── Input for this task ──
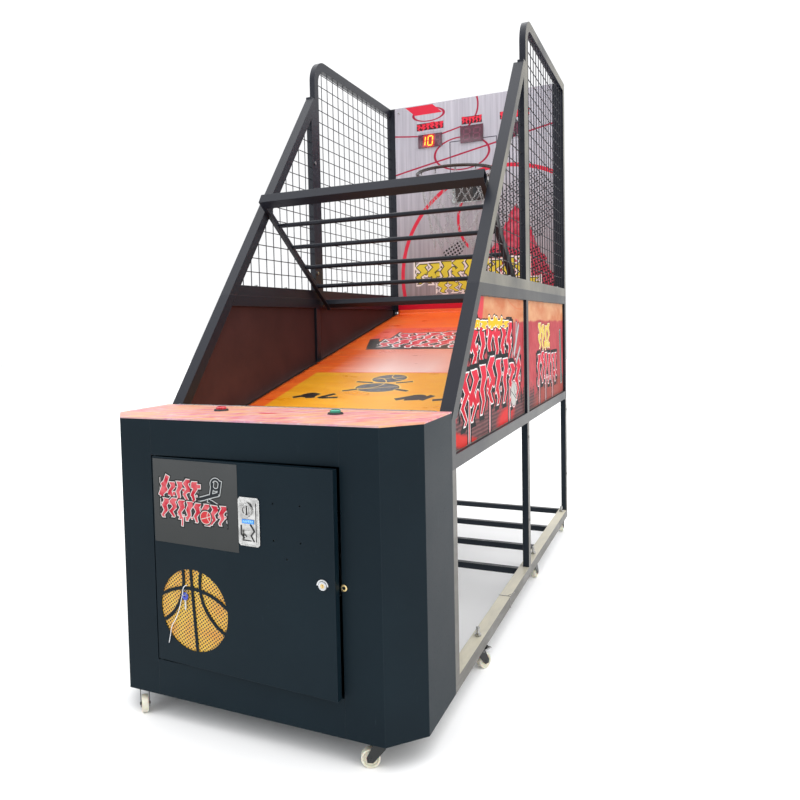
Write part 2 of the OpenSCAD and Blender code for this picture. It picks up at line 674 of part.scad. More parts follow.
───
── Input for this task ──
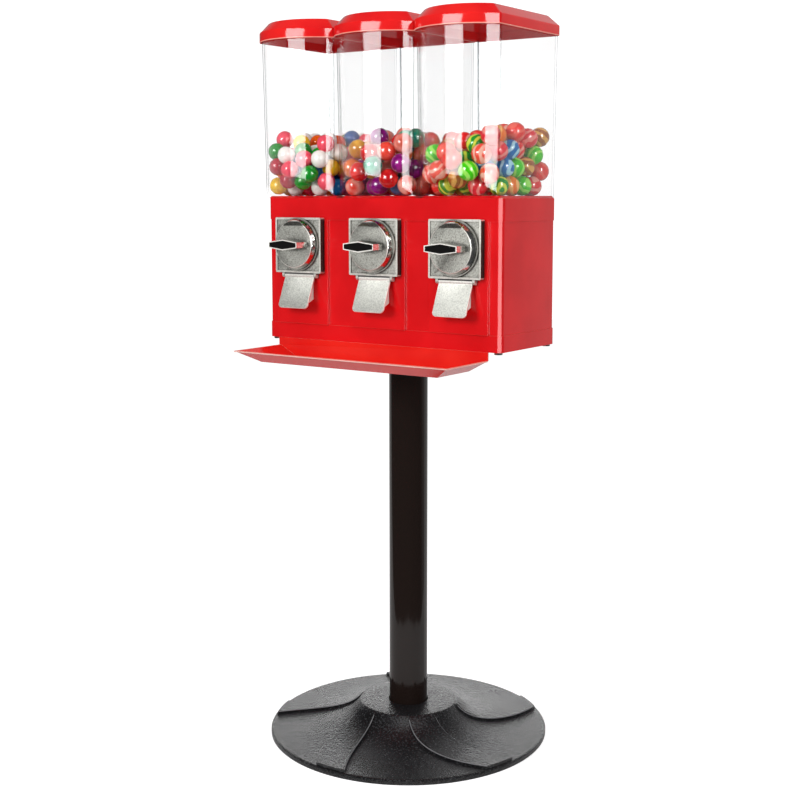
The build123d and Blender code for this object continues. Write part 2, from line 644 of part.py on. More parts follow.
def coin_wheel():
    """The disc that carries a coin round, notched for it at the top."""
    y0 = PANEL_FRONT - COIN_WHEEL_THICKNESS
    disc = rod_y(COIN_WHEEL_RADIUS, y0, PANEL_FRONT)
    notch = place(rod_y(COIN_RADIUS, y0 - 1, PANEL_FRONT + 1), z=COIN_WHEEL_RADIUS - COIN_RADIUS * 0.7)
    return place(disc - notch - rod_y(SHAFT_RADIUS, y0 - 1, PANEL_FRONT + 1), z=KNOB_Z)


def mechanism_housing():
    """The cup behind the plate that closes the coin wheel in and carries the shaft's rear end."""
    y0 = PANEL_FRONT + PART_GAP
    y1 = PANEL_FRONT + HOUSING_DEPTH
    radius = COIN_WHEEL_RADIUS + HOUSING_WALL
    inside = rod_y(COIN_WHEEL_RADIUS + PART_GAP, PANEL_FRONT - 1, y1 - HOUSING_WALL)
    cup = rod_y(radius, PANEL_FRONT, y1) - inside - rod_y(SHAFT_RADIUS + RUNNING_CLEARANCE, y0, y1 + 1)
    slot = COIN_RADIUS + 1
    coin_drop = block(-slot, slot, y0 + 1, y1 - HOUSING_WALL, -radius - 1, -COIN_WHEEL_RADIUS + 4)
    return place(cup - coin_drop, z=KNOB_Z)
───
── Input for this task ──
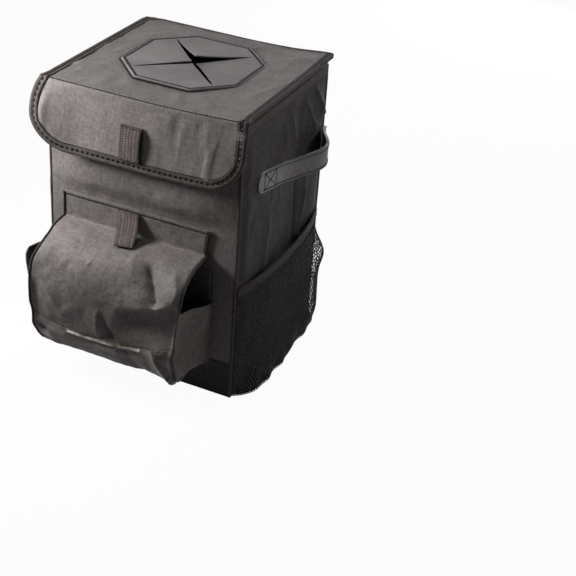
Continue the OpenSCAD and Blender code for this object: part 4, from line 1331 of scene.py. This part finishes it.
───
## Exercise goal
Can you repeat, word for word, every line above from the one containing "The build123d and" down to the one containing "return place(cup - coin_drop, z=KNOB_Z)", including both?

## Output of the task
The build123d and Blender code for this object continues. Write part 2, from line 644 of part.py on. More parts follow.
def coin_wheel():
    """The disc that carries a coin round, notched for it at the top."""
    y0 = PANEL_FRONT - COIN_WHEEL_THICKNESS
    disc = rod_y(COIN_WHEEL_RADIUS, y0, PANEL_FRONT)
    notch = place(rod_y(COIN_RADIUS, y0 - 1, PANEL_FRONT + 1), z=COIN_WHEEL_RADIUS - COIN_RADIUS * 0.7)
    return place(disc - notch - rod_y(SHAFT_RADIUS, y0 - 1, PANEL_FRONT + 1), z=KNOB_Z)


def mechanism_housing():
    """The cup behind the plate that closes the coin wheel in and carries the shaft's rear end."""
    y0 = PANEL_FRONT + PART_GAP
    y1 = PANEL_FRONT + HOUSING_DEPTH
    radius = COIN_WHEEL_RADIUS + HOUSING_WALL
    inside = rod_y(COIN_WHEEL_RADIUS + PART_GAP, PANEL_FRONT - 1, y1 - HOUSING_WALL)
    cup = rod_y(radius, PANEL_FRONT, y1) - inside - rod_y(SHAFT_RADIUS + RUNNING_CLEARANCE, y0, y1 + 1)
    slot = COIN_RADIUS + 1
    coin_drop = block(-slot, slot, y0 + 1, y1 - HOUSING_WALL, -radius - 1, -COIN_WHEEL_RADIUS + 4)
    return place(cup - coin_drop, z=KNOB_Z)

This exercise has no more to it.